* **GIVEN EXERCISE**
Copy out all lines with the word "bends" in them.

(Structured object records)
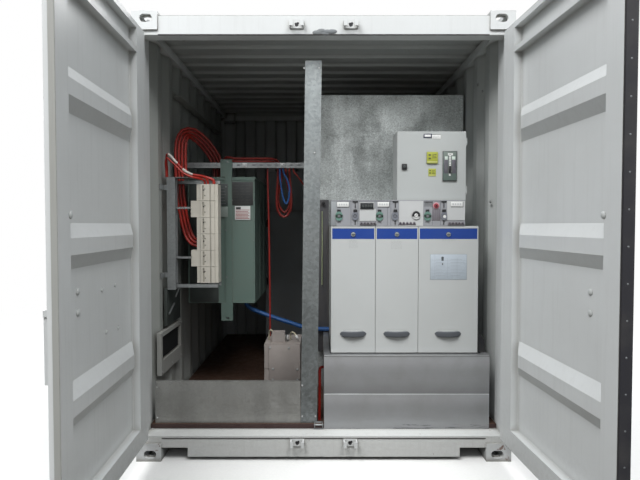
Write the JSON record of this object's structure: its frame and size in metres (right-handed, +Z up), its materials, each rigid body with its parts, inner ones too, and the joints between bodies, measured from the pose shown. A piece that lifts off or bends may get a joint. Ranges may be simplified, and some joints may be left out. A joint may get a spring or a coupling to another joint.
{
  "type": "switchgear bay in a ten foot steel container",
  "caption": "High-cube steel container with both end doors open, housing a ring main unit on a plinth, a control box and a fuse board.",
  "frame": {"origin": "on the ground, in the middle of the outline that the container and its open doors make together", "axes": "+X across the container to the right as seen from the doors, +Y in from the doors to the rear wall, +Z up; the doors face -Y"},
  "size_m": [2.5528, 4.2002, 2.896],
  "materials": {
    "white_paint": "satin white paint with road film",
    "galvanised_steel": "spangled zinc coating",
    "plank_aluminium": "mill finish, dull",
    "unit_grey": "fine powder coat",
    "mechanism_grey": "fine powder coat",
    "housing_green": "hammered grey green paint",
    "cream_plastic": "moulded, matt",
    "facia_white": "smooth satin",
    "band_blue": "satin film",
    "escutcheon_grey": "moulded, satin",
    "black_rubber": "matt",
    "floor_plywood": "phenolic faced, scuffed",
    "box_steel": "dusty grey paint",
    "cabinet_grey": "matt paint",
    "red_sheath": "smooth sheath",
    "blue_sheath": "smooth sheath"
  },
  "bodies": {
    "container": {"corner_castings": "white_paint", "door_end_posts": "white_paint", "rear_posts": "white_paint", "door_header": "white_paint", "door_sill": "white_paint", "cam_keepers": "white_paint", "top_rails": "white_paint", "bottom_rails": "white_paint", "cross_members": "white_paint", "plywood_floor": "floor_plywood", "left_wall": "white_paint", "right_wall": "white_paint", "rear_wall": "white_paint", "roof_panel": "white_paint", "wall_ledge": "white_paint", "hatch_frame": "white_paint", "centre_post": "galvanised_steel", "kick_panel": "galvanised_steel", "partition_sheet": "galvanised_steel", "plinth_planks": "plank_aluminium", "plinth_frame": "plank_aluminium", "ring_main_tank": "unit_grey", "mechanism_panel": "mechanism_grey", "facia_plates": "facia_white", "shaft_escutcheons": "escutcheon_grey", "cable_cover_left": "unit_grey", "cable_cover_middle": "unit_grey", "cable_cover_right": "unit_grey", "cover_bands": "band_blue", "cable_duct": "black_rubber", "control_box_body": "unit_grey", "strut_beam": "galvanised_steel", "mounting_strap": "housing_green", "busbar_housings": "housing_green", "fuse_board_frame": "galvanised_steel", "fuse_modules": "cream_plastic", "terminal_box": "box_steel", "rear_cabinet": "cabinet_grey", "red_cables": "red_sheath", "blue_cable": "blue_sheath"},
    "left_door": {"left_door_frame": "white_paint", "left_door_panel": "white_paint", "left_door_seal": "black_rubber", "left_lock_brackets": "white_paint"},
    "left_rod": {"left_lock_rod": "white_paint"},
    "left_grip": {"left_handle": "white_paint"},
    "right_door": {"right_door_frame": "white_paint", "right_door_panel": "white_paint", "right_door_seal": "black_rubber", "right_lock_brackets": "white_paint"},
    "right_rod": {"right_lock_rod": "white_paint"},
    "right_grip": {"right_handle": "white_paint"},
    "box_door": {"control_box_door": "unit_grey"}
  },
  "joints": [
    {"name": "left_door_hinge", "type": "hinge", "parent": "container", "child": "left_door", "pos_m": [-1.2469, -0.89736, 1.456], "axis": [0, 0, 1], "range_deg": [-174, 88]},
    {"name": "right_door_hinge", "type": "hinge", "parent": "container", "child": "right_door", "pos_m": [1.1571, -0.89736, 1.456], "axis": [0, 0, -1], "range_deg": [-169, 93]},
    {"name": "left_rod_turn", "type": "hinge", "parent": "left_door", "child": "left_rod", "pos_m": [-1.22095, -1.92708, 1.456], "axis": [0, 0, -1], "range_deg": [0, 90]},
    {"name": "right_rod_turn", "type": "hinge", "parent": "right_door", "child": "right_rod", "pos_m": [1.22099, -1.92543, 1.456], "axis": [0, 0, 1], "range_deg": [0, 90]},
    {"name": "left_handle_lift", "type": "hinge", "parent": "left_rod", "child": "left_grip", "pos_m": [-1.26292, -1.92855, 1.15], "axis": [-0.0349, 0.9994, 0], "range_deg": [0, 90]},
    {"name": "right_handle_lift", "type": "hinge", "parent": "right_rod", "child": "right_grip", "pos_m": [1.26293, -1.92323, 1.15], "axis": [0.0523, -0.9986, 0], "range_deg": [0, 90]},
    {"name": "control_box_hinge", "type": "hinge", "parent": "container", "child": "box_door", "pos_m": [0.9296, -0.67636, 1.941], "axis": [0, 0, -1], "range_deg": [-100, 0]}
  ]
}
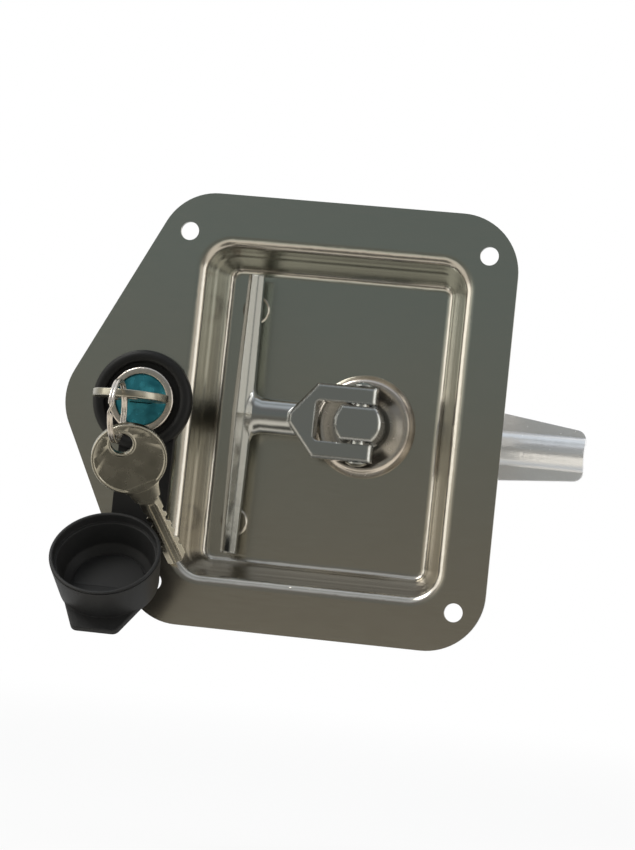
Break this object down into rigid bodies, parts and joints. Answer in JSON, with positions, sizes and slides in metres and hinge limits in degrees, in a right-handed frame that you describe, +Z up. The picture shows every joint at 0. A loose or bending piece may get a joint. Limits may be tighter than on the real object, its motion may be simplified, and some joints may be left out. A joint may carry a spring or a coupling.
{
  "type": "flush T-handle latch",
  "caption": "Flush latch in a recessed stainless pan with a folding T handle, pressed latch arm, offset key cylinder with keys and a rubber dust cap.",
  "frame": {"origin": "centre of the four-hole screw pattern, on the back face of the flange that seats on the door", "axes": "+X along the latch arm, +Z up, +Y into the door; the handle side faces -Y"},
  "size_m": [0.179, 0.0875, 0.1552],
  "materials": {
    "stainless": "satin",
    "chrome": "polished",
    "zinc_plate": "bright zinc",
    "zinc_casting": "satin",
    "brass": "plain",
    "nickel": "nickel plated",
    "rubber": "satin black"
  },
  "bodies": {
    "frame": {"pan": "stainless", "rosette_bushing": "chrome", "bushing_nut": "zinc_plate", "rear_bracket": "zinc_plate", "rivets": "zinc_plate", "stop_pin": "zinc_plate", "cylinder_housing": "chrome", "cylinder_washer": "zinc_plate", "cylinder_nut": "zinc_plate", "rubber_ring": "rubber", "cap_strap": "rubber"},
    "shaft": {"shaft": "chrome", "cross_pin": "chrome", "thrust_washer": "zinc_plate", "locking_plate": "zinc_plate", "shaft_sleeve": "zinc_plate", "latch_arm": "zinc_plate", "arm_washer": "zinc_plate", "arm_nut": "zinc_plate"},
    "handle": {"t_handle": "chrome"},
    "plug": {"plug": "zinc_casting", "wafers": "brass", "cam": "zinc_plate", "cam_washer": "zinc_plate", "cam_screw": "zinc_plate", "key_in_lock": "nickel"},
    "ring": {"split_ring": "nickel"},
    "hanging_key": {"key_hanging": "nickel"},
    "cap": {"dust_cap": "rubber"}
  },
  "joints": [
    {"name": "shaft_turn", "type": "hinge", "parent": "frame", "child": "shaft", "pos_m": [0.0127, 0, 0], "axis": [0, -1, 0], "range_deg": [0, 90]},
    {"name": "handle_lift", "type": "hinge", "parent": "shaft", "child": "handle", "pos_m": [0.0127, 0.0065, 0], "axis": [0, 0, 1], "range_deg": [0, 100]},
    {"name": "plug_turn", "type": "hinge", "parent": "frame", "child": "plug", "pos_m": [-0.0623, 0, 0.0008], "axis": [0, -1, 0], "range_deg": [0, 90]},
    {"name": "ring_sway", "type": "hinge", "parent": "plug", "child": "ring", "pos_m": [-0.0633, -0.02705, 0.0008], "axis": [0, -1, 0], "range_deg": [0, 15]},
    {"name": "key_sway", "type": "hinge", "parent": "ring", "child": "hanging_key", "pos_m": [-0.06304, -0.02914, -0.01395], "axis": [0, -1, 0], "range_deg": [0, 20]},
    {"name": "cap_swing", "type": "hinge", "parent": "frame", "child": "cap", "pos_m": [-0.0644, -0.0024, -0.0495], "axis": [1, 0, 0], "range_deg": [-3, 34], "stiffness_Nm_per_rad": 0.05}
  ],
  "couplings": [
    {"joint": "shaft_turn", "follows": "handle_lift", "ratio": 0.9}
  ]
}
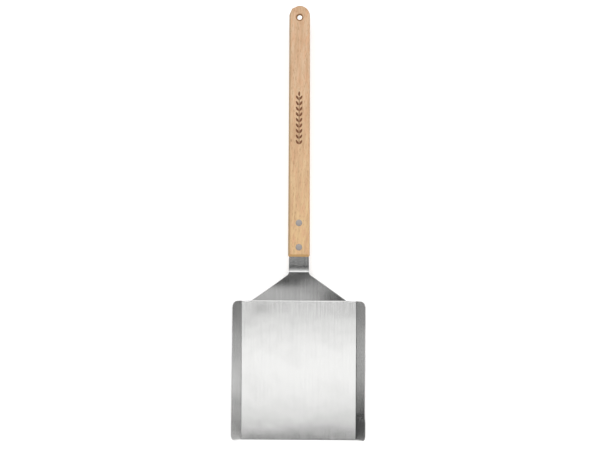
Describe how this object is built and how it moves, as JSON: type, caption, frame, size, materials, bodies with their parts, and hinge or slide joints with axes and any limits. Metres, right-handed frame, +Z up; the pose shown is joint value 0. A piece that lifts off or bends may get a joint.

* **CORRECT ANSWER**
Write the JSON record of this object's structure: its frame and size in metres (right-handed, +Z up), its materials, each rigid body with its parts, inner ones too, and the joints between bodies, measured from the pose shown. A piece that lifts off or bends may get a joint. Ranges may be simplified, and some joints may be left out. A joint may get a spring or a coupling to another joint.
Describe how this object is built and how it moves, as JSON: type, caption, frame, size, materials, bodies with their parts, and hinge or slide joints with axes and any limits. Metres, right-handed frame, +Z up; the pose shown is joint value 0. A piece that lifts off or bends may get a joint.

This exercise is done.